We’d love to hear from you in the comments. The Haiku Foundation reminds you that participation in our offerings assumes respectful and appropriate behavior from all parties. Please see our Code of Conduct policy for more information.

Julie Bloss Kelsey is the current Secretary of The Haiku Foundation. She started writing haiku in 2009, after discovering science fiction haiku (scifaiku). She lives in Maryland with her husband and kids. Julie's first print poetry collection, Grasping the Fading Light: A Journey Through PTSD, won the 2021 Women’s International Haiku Contest from Sable Books. Her ebook of poetry, The Call of Wildflowers, is available for free online through Moth Orchid Press (formerly Title IX Press). Her most recent collection, After Curfew, is available from Cuttlefish Books.
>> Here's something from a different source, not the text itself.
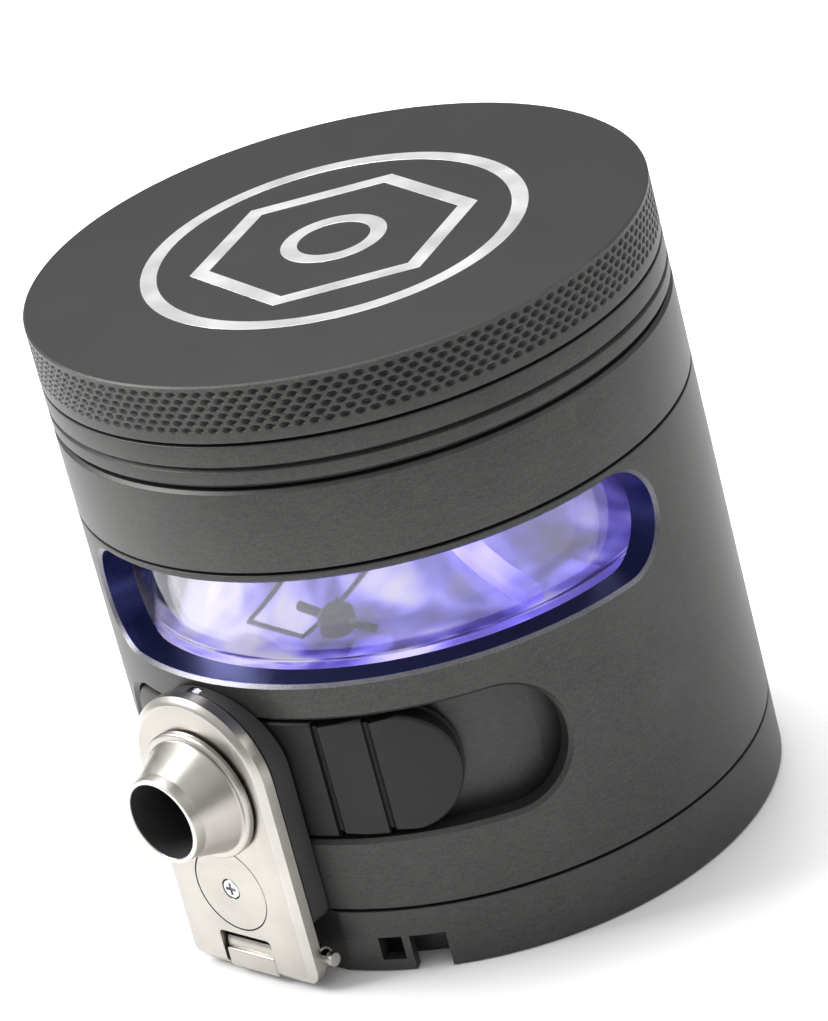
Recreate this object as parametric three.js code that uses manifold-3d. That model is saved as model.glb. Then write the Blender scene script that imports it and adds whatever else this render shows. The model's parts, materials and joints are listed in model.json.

Connect with her on Instagram @julieblosskelsey.

This Post Has 9 Comments

  1. Thanks Nicky

    Loved “bell rings” and your thoughts on theopoetics. I think many of us are connecting to the spiritual world during this world crisis — those zigzag feelings of strength and fragility that also feature in haiku.

    Go lightly,

    Hazel Hall

  2. Hey Nicky!
    What a nice surprise to see you here, read your interview, and learn more about you! I enjoyed reading your haiku and would love to see that Lego bonsai tree some day.
    Take care and keep on writing,
    Sarah

  3. Good example of the haiku community: Julie rejected his poems but invited him to a haiku group. Nice to know there are good people out there. Another great interview!

  4. Nicky I enjoyed reading about your haiku journey and I wish you the very best in your studies and writing. I am also a bonsai fan and have a Chinese Elm, a Golden. Gate Ficus and two others!

  5. Thank you, Nicky, for your loving and kind approach to the world–that’s how it seems to me and so of course reading you is inspiration to keep writing haiku.